§ **Problem to work on**: Extract all data as written.

[BEGIN Dataset extract]

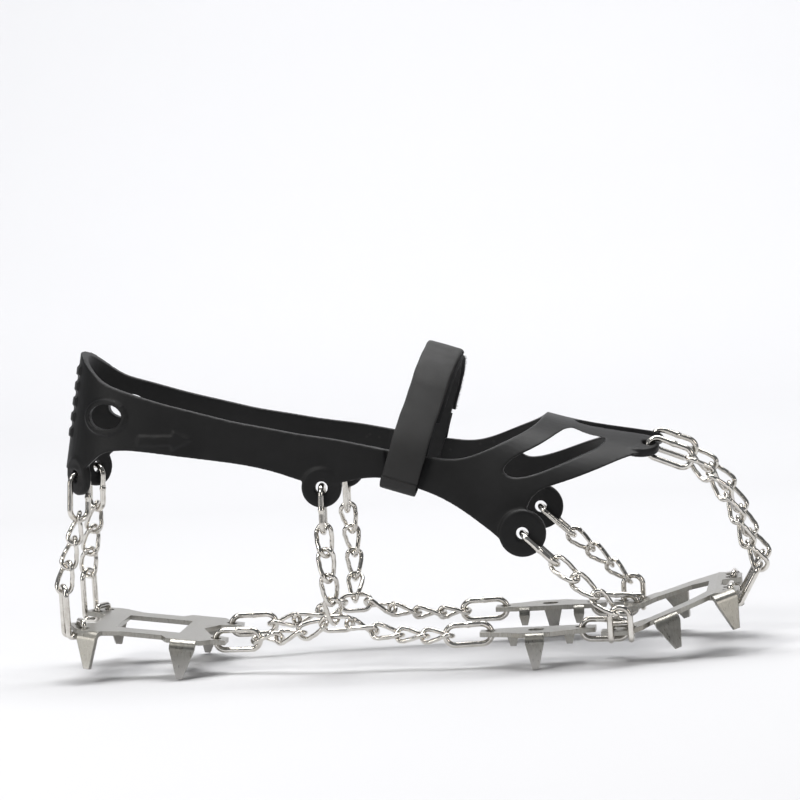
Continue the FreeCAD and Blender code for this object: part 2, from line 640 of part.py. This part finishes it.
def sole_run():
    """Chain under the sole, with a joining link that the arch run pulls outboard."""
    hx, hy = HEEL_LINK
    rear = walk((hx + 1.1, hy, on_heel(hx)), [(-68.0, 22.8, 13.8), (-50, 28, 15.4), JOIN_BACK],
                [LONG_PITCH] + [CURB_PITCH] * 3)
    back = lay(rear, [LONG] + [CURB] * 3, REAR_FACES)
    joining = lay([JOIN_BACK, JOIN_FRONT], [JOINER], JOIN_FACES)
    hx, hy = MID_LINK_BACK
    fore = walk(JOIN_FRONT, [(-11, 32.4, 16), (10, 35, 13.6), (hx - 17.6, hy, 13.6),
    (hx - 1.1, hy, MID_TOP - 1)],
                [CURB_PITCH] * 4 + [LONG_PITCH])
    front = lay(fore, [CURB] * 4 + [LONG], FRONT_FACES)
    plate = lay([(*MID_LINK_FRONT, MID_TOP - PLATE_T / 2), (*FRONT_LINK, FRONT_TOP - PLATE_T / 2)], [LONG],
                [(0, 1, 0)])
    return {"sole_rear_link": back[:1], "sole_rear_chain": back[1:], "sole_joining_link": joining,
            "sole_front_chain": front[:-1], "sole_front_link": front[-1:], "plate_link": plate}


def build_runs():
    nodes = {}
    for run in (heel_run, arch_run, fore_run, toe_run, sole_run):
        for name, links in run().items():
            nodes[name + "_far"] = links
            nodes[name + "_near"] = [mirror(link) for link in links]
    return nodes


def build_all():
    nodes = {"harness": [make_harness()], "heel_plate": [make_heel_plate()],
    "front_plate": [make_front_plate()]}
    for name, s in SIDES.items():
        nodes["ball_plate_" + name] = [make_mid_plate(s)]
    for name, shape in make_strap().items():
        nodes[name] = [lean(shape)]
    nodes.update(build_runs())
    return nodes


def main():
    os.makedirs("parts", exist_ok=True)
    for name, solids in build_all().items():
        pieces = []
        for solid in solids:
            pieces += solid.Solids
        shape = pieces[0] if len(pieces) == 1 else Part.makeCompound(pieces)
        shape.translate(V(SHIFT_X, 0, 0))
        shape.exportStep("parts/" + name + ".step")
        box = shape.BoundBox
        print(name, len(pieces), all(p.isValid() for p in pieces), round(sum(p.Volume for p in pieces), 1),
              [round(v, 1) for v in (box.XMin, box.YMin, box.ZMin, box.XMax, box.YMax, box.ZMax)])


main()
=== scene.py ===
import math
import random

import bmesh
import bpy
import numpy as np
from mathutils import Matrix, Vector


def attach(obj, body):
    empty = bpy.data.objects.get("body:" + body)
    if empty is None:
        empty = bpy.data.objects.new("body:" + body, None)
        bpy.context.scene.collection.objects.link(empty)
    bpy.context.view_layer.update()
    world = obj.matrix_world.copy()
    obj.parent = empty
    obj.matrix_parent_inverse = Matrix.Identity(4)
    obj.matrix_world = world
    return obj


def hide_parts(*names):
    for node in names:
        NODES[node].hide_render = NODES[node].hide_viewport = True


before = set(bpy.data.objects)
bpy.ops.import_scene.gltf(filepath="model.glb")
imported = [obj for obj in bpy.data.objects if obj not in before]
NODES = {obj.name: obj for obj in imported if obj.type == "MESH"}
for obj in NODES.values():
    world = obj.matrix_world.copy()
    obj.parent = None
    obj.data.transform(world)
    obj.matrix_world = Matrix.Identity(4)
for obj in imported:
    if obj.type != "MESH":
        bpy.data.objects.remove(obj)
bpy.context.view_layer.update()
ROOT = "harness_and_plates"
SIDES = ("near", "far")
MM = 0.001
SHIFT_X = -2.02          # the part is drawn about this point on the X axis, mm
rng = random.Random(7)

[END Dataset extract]

§ **Solution to the problem**:
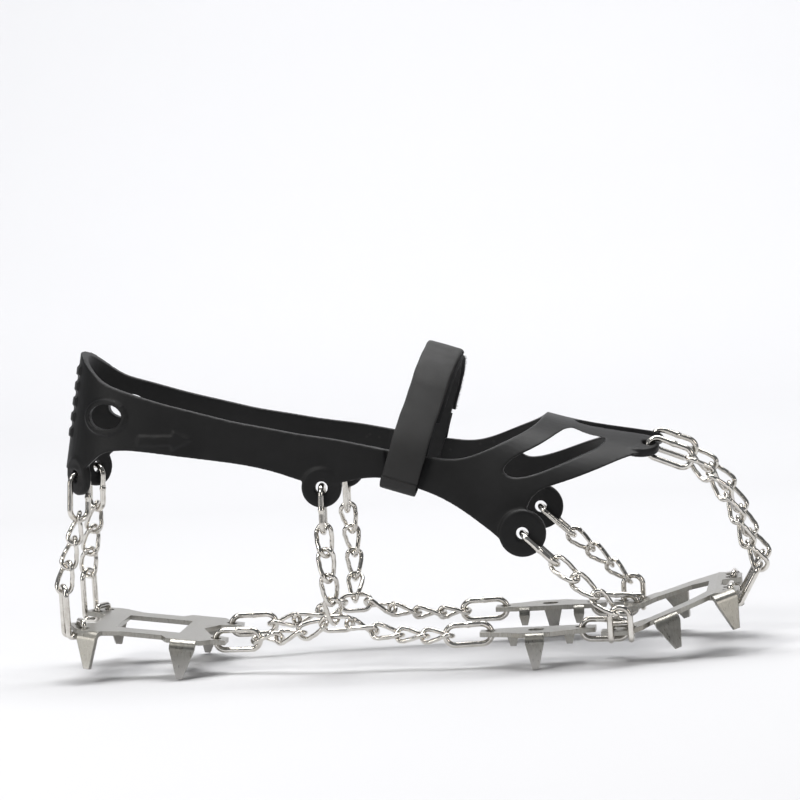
Continue the FreeCAD and Blender code for this object: part 2, from line 640 of part.py. This part finishes it.
def sole_run():
    """Chain under the sole, with a joining link that the arch run pulls outboard."""
    hx, hy = HEEL_LINK
    rear = walk((hx + 1.1, hy, on_heel(hx)), [(-68.0, 22.8, 13.8), (-50, 28, 15.4), JOIN_BACK],
                [LONG_PITCH] + [CURB_PITCH] * 3)
    back = lay(rear, [LONG] + [CURB] * 3, REAR_FACES)
    joining = lay([JOIN_BACK, JOIN_FRONT], [JOINER], JOIN_FACES)
    hx, hy = MID_LINK_BACK
    fore = walk(JOIN_FRONT, [(-11, 32.4, 16), (10, 35, 13.6), (hx - 17.6, hy, 13.6),
    (hx - 1.1, hy, MID_TOP - 1)],
                [CURB_PITCH] * 4 + [LONG_PITCH])
    front = lay(fore, [CURB] * 4 + [LONG], FRONT_FACES)
    plate = lay([(*MID_LINK_FRONT, MID_TOP - PLATE_T / 2), (*FRONT_LINK, FRONT_TOP - PLATE_T / 2)], [LONG],
                [(0, 1, 0)])
    return {"sole_rear_link": back[:1], "sole_rear_chain": back[1:], "sole_joining_link": joining,
            "sole_front_chain": front[:-1], "sole_front_link": front[-1:], "plate_link": plate}


def build_runs():
    nodes = {}
    for run in (heel_run, arch_run, fore_run, toe_run, sole_run):
        for name, links in run().items():
            nodes[name + "_far"] = links
            nodes[name + "_near"] = [mirror(link) for link in links]
    return nodes


def build_all():
    nodes = {"harness": [make_harness()], "heel_plate": [make_heel_plate()],
    "front_plate": [make_front_plate()]}
    for name, s in SIDES.items():
        nodes["ball_plate_" + name] = [make_mid_plate(s)]
    for name, shape in make_strap().items():
        nodes[name] = [lean(shape)]
    nodes.update(build_runs())
    return nodes


def main():
    os.makedirs("parts", exist_ok=True)
    for name, solids in build_all().items():
        pieces = []
        for solid in solids:
            pieces += solid.Solids
        shape = pieces[0] if len(pieces) == 1 else Part.makeCompound(pieces)
        shape.translate(V(SHIFT_X, 0, 0))
        shape.exportStep("parts/" + name + ".step")
        box = shape.BoundBox
        print(name, len(pieces), all(p.isValid() for p in pieces), round(sum(p.Volume for p in pieces), 1),
              [round(v, 1) for v in (box.XMin, box.YMin, box.ZMin, box.XMax, box.YMax, box.ZMax)])


main()
=== scene.py ===
import math
import random

import bmesh
import bpy
import numpy as np
from mathutils import Matrix, Vector


def attach(obj, body):
    empty = bpy.data.objects.get("body:" + body)
    if empty is None:
        empty = bpy.data.objects.new("body:" + body, None)
        bpy.context.scene.collection.objects.link(empty)
    bpy.context.view_layer.update()
    world = obj.matrix_world.copy()
    obj.parent = empty
    obj.matrix_parent_inverse = Matrix.Identity(4)
    obj.matrix_world = world
    return obj


def hide_parts(*names):
    for node in names:
        NODES[node].hide_render = NODES[node].hide_viewport = True


before = set(bpy.data.objects)
bpy.ops.import_scene.gltf(filepath="model.glb")
imported = [obj for obj in bpy.data.objects if obj not in before]
NODES = {obj.name: obj for obj in imported if obj.type == "MESH"}
for obj in NODES.values():
    world = obj.matrix_world.copy()
    obj.parent = None
    obj.data.transform(world)
    obj.matrix_world = Matrix.Identity(4)
for obj in imported:
    if obj.type != "MESH":
        bpy.data.objects.remove(obj)
bpy.context.view_layer.update()
ROOT = "harness_and_plates"
SIDES = ("near", "far")
MM = 0.001
SHIFT_X = -2.02          # the part is drawn about this point on the X axis, mm
rng = random.Random(7)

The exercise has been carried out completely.